### TASK GOAL
Print all of the data exactly as written.
::::
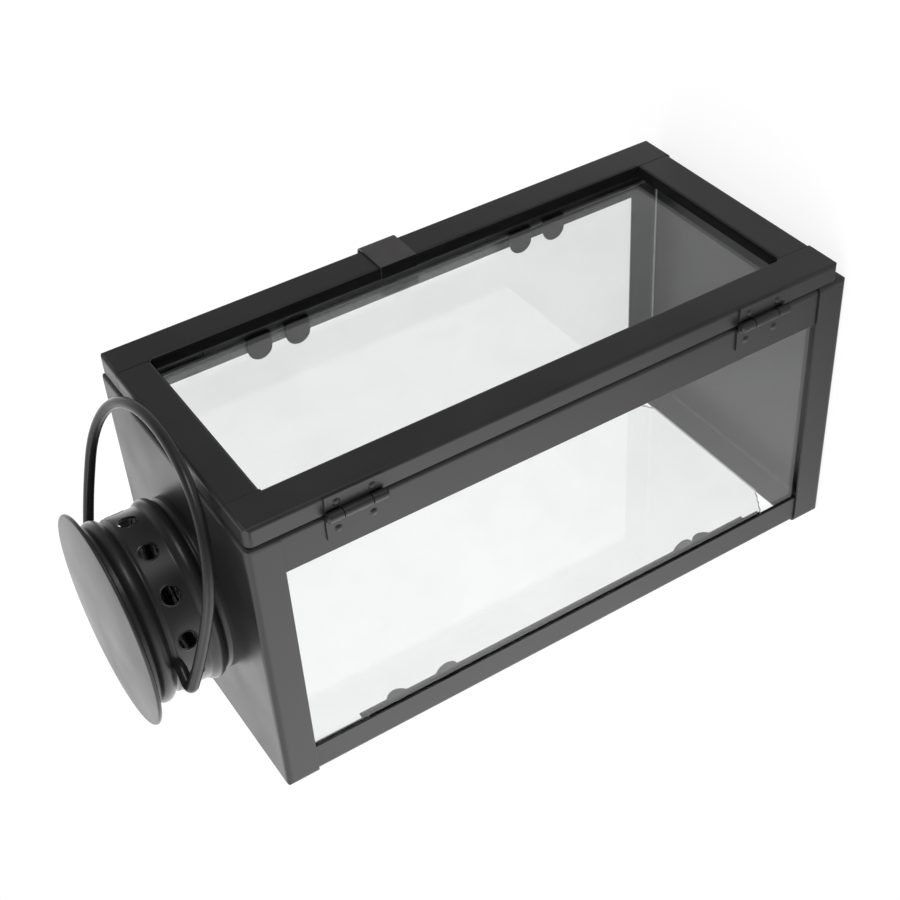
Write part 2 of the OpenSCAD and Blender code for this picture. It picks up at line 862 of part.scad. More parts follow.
module pin() {
    cylinder(r = pin_r, h = hinge_len, center = true);
    for (s = [0, 1]) mirror([0, 0, s]) translate([0, 0, hinge_len / 2]) {
        cylinder(r1 = barrel_r - turn_fit, r2 = pin_r, h = pin_head_h);
    }
}

// Rivet along +X: a domed head outside x = 0 and a shank through the sheets
module rivet(shank) {
    dome = (pow(rivet_head_r, 2) + pow(rivet_head_h, 2)) / (2 * rivet_head_h);
    rotate([0, 90, 0]) {
        cylinder(r = rivet_r, h = shank);
        rotate_extrude() intersection() {
            translate([0, dome - rivet_head_h]) circle(dome);
            translate([0, -rivet_head_h]) square([rivet_head_r, rivet_head_h]);
        }
    }
}

module hinge_leaf_door_upper() {
    color(steel_black) at_hinge(1) door_leaf();
}

module hinge_leaf_door_lower() {
    color(steel_black) at_hinge(-1) door_leaf();
}

module hinge_leaf_body_upper() {
    color(steel_black) at_hinge(1) body_leaf();
}

module hinge_leaf_body_lower() {
    color(steel_black) at_hinge(-1) body_leaf();
}

module hinge_pin_upper() {
    color(steel_worn) at_hinge(1) pin();
}

module hinge_pin_lower() {
    color(steel_worn) at_hinge(-1) pin();
}

module rivets_door() {
    color(steel_worn) for (up = [-1, 1], z = [-rivet_half, rivet_half]) at_hinge(up) {
        translate([hinge_off - leaf_t, -door_rivet_at, z]) rivet(leaf_t + sheet_t);
    }
}

module rivets_body() {
    color(steel_worn) for (up = [-1, 1], z = [-rivet_half, rivet_half]) at_hinge(up) {
        translate([hinge_off + sheet_t - leaf_t, body_rivet_at, z]) rivet(leaf_t + sheet_t);
    }
}

base_pan();
roof_pan();
post_front_left();
post_front_right();
post_back_left();
post_back_right();
glass_left();
glass_right();
glass_back();
strip_front_left();
strip_front_right();
strip_back_left();
strip_back_right();
chimney_tube();
chimney_cap();
bail_handle();
door_stile_hinge();
door_stile_latch();
door_rail_top();
door_rail_bottom();
door_glass();
door_glass_clips();
door_latch();
hinge_leaf_door_upper();
hinge_leaf_door_lower();
hinge_leaf_body_upper();
hinge_leaf_body_lower();
hinge_pin_upper();
hinge_pin_lower();
rivets_door();
rivets_body();
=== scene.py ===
"""Candle lantern: enamel, glass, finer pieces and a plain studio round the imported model."""

import json
import logging
import math
from collections.abc import Mapping, Sequence
from dataclasses import dataclass, field
from enum import Enum
from typing import Any

import bmesh
import bpy
import numpy as np
from mathutils import Matrix, Vector

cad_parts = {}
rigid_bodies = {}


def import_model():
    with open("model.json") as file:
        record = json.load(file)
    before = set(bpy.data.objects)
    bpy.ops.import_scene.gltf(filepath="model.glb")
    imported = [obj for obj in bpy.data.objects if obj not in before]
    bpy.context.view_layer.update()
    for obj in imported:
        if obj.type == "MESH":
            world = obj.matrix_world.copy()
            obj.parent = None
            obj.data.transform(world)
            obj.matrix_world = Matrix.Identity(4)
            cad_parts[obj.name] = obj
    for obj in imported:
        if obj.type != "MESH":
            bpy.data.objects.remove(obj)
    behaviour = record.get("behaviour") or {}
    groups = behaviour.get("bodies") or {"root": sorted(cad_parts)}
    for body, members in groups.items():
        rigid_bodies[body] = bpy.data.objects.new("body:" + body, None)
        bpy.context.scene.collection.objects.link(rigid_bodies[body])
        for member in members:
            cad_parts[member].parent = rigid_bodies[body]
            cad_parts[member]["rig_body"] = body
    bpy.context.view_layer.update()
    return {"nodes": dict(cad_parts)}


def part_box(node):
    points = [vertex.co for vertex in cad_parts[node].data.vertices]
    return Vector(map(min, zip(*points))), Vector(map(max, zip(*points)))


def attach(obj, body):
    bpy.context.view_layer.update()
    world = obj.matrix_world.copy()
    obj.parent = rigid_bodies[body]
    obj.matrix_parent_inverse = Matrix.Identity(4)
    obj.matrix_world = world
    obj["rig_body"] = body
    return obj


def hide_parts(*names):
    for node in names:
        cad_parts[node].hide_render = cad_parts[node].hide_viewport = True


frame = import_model()

LOG = logging.getLogger("lantern")
MM = 0.001
WELD_M = 2e-6
SHARP_DEG = 30.0
BEAD_SHARP_DEG = 50.0
FULL_TURN = 2 * math.pi
WHITE = (1.0, 1.0, 1.0, 1.0)
SEEN_RAYS = ("Is Camera Ray", "Is Transmission Ray")


class Body(Enum):
    """The parts of the lantern that move as one."""

    LANTERN = "lantern"
    DOOR = "door"
    BAIL = "bail"


class Slot(Enum):
    """The record's finishes."""

    BODY = "body_paint"
    BAIL = "bail_paint"
    HARDWARE = "hardware_paint"
    GLASS = "window_glass"


# ---- Colour and node helpers ----


def linear(hex_colour: str) -> tuple[float, float, float, float]:
    """Turns an sRGB hex value into linear RGBA.

    Each channel c is c / 12.92 below 0.04045, else ((c + 0.055) / 1.055) to the power 2.4.

    Args:
        hex_colour: Six hex digits, such as "2a2a2c".

    Returns:
        Linear red, green, blue and an alpha of 1.
    """
    channels = [int(hex_colour[i : i + 2], 16) / 255 for i in (0, 2, 4)]
    values = [c / 12.92 if c <= 0.04045 else ((c + 0.055) / 1.055) ** 2.4 for c in channels]
    return (values[0], values[1], values[2], 1.0)


def add_node(
    tree: bpy.types.NodeTree,
    kind: str,
    inputs: Mapping[str | int, Any] | None = None,
    **settings: Any,
) -> bpy.types.Node:
    """Adds one node with its settings, values and links.

    Args:
        tree: The node tree that gets the node.
        kind: Blender's type name of the node.
        inputs: For each input's name or number, a value or the output that feeds it.
        settings: Properties of the node itself.

    Returns:
        The new node.
    """
    node = tree.nodes.new(kind)
    for name, value in settings.items():
        setattr(node, name, value)
    for name, value in (inputs or {}).items():
        if isinstance(value, bpy.types.NodeSocket):
            tree.links.new(value, node.inputs[name])
        else:
            node.inputs[name].default_value = value
    return node


def add_noise(
    tree: bpy.types.NodeTree,
    place: bpy.types.NodeSocket,
    size_mm: float,
    detail: float,
    distortion: float = 0.0,
) -> bpy.types.NodeSocket:
    """Adds soft clouds of one size.

    Args:
        tree: The node tree that gets them.
        place: The coordinates they follow, in metres.
        size_mm: The clouds' size.
        detail: Number of finer layers over them.
        distortion: How far they are stirred.

    Returns:
        The clouds' value, from 0 to 1.
    """
    inputs = {
        "Vector": place,
        "Scale": 1 / (size_mm * MM),
        "Detail": detail,
        "Distortion": distortion,
    }
    return add_node(tree, "ShaderNodeTexNoise", inputs).outputs["Fac"]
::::
### SOLUTION TO THIS EXERCISE
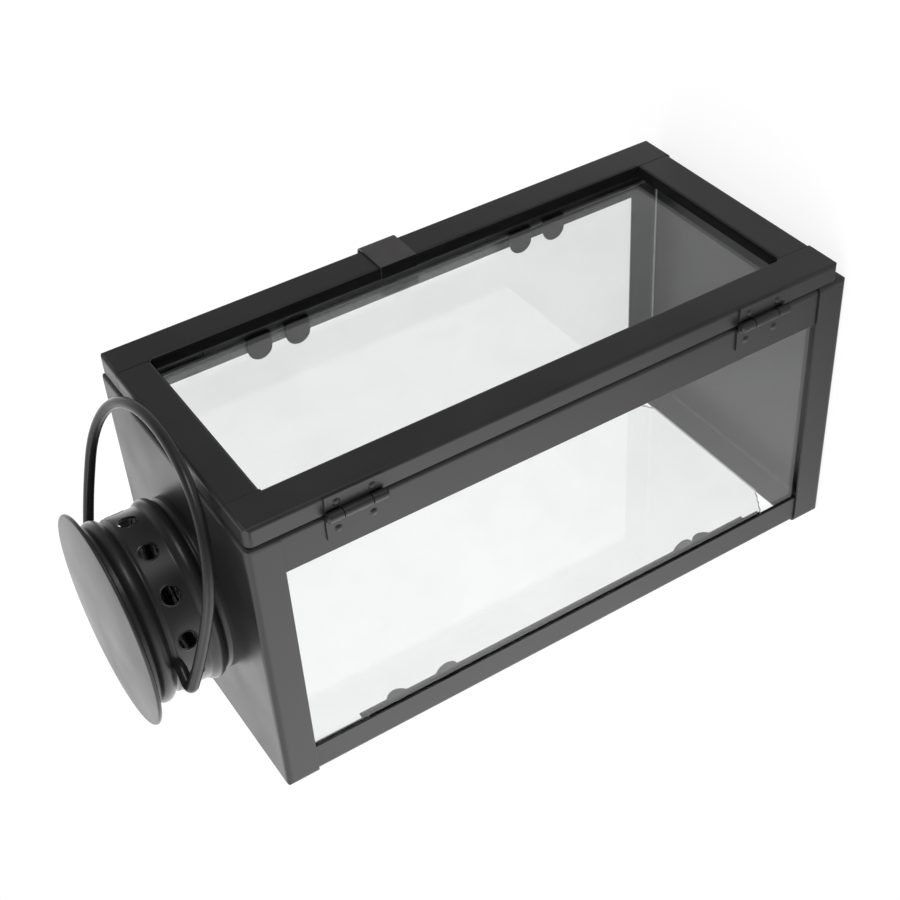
Write part 2 of the OpenSCAD and Blender code for this picture. It picks up at line 862 of part.scad. More parts follow.
module pin() {
    cylinder(r = pin_r, h = hinge_len, center = true);
    for (s = [0, 1]) mirror([0, 0, s]) translate([0, 0, hinge_len / 2]) {
        cylinder(r1 = barrel_r - turn_fit, r2 = pin_r, h = pin_head_h);
    }
}

// Rivet along +X: a domed head outside x = 0 and a shank through the sheets
module rivet(shank) {
    dome = (pow(rivet_head_r, 2) + pow(rivet_head_h, 2)) / (2 * rivet_head_h);
    rotate([0, 90, 0]) {
        cylinder(r = rivet_r, h = shank);
        rotate_extrude() intersection() {
            translate([0, dome - rivet_head_h]) circle(dome);
            translate([0, -rivet_head_h]) square([rivet_head_r, rivet_head_h]);
        }
    }
}

module hinge_leaf_door_upper() {
    color(steel_black) at_hinge(1) door_leaf();
}

module hinge_leaf_door_lower() {
    color(steel_black) at_hinge(-1) door_leaf();
}

module hinge_leaf_body_upper() {
    color(steel_black) at_hinge(1) body_leaf();
}

module hinge_leaf_body_lower() {
    color(steel_black) at_hinge(-1) body_leaf();
}

module hinge_pin_upper() {
    color(steel_worn) at_hinge(1) pin();
}

module hinge_pin_lower() {
    color(steel_worn) at_hinge(-1) pin();
}

module rivets_door() {
    color(steel_worn) for (up = [-1, 1], z = [-rivet_half, rivet_half]) at_hinge(up) {
        translate([hinge_off - leaf_t, -door_rivet_at, z]) rivet(leaf_t + sheet_t);
    }
}

module rivets_body() {
    color(steel_worn) for (up = [-1, 1], z = [-rivet_half, rivet_half]) at_hinge(up) {
        translate([hinge_off + sheet_t - leaf_t, body_rivet_at, z]) rivet(leaf_t + sheet_t);
    }
}

base_pan();
roof_pan();
post_front_left();
post_front_right();
post_back_left();
post_back_right();
glass_left();
glass_right();
glass_back();
strip_front_left();
strip_front_right();
strip_back_left();
strip_back_right();
chimney_tube();
chimney_cap();
bail_handle();
door_stile_hinge();
door_stile_latch();
door_rail_top();
door_rail_bottom();
door_glass();
door_glass_clips();
door_latch();
hinge_leaf_door_upper();
hinge_leaf_door_lower();
hinge_leaf_body_upper();
hinge_leaf_body_lower();
hinge_pin_upper();
hinge_pin_lower();
rivets_door();
rivets_body();
=== scene.py ===
"""Candle lantern: enamel, glass, finer pieces and a plain studio round the imported model."""

import json
import logging
import math
from collections.abc import Mapping, Sequence
from dataclasses import dataclass, field
from enum import Enum
from typing import Any

import bmesh
import bpy
import numpy as np
from mathutils import Matrix, Vector

cad_parts = {}
rigid_bodies = {}


def import_model():
    with open("model.json") as file:
        record = json.load(file)
    before = set(bpy.data.objects)
    bpy.ops.import_scene.gltf(filepath="model.glb")
    imported = [obj for obj in bpy.data.objects if obj not in before]
    bpy.context.view_layer.update()
    for obj in imported:
        if obj.type == "MESH":
            world = obj.matrix_world.copy()
            obj.parent = None
            obj.data.transform(world)
            obj.matrix_world = Matrix.Identity(4)
            cad_parts[obj.name] = obj
    for obj in imported:
        if obj.type != "MESH":
            bpy.data.objects.remove(obj)
    behaviour = record.get("behaviour") or {}
    groups = behaviour.get("bodies") or {"root": sorted(cad_parts)}
    for body, members in groups.items():
        rigid_bodies[body] = bpy.data.objects.new("body:" + body, None)
        bpy.context.scene.collection.objects.link(rigid_bodies[body])
        for member in members:
            cad_parts[member].parent = rigid_bodies[body]
            cad_parts[member]["rig_body"] = body
    bpy.context.view_layer.update()
    return {"nodes": dict(cad_parts)}


def part_box(node):
    points = [vertex.co for vertex in cad_parts[node].data.vertices]
    return Vector(map(min, zip(*points))), Vector(map(max, zip(*points)))


def attach(obj, body):
    bpy.context.view_layer.update()
    world = obj.matrix_world.copy()
    obj.parent = rigid_bodies[body]
    obj.matrix_parent_inverse = Matrix.Identity(4)
    obj.matrix_world = world
    obj["rig_body"] = body
    return obj


def hide_parts(*names):
    for node in names:
        cad_parts[node].hide_render = cad_parts[node].hide_viewport = True


frame = import_model()

LOG = logging.getLogger("lantern")
MM = 0.001
WELD_M = 2e-6
SHARP_DEG = 30.0
BEAD_SHARP_DEG = 50.0
FULL_TURN = 2 * math.pi
WHITE = (1.0, 1.0, 1.0, 1.0)
SEEN_RAYS = ("Is Camera Ray", "Is Transmission Ray")


class Body(Enum):
    """The parts of the lantern that move as one."""

    LANTERN = "lantern"
    DOOR = "door"
    BAIL = "bail"


class Slot(Enum):
    """The record's finishes."""

    BODY = "body_paint"
    BAIL = "bail_paint"
    HARDWARE = "hardware_paint"
    GLASS = "window_glass"


# ---- Colour and node helpers ----


def linear(hex_colour: str) -> tuple[float, float, float, float]:
    """Turns an sRGB hex value into linear RGBA.

    Each channel c is c / 12.92 below 0.04045, else ((c + 0.055) / 1.055) to the power 2.4.

    Args:
        hex_colour: Six hex digits, such as "2a2a2c".

    Returns:
        Linear red, green, blue and an alpha of 1.
    """
    channels = [int(hex_colour[i : i + 2], 16) / 255 for i in (0, 2, 4)]
    values = [c / 12.92 if c <= 0.04045 else ((c + 0.055) / 1.055) ** 2.4 for c in channels]
    return (values[0], values[1], values[2], 1.0)


def add_node(
    tree: bpy.types.NodeTree,
    kind: str,
    inputs: Mapping[str | int, Any] | None = None,
    **settings: Any,
) -> bpy.types.Node:
    """Adds one node with its settings, values and links.

    Args:
        tree: The node tree that gets the node.
        kind: Blender's type name of the node.
        inputs: For each input's name or number, a value or the output that feeds it.
        settings: Properties of the node itself.

    Returns:
        The new node.
    """
    node = tree.nodes.new(kind)
    for name, value in settings.items():
        setattr(node, name, value)
    for name, value in (inputs or {}).items():
        if isinstance(value, bpy.types.NodeSocket):
            tree.links.new(value, node.inputs[name])
        else:
            node.inputs[name].default_value = value
    return node


def add_noise(
    tree: bpy.types.NodeTree,
    place: bpy.types.NodeSocket,
    size_mm: float,
    detail: float,
    distortion: float = 0.0,
) -> bpy.types.NodeSocket:
    """Adds soft clouds of one size.

    Args:
        tree: The node tree that gets them.
        place: The coordinates they follow, in metres.
        size_mm: The clouds' size.
        detail: Number of finer layers over them.
        distortion: How far they are stirred.

    Returns:
        The clouds' value, from 0 to 1.
    """
    inputs = {
        "Vector": place,
        "Scale": 1 / (size_mm * MM),
        "Detail": detail,
        "Distortion": distortion,
    }
    return add_node(tree, "ShaderNodeTexNoise", inputs).outputs["Fac"]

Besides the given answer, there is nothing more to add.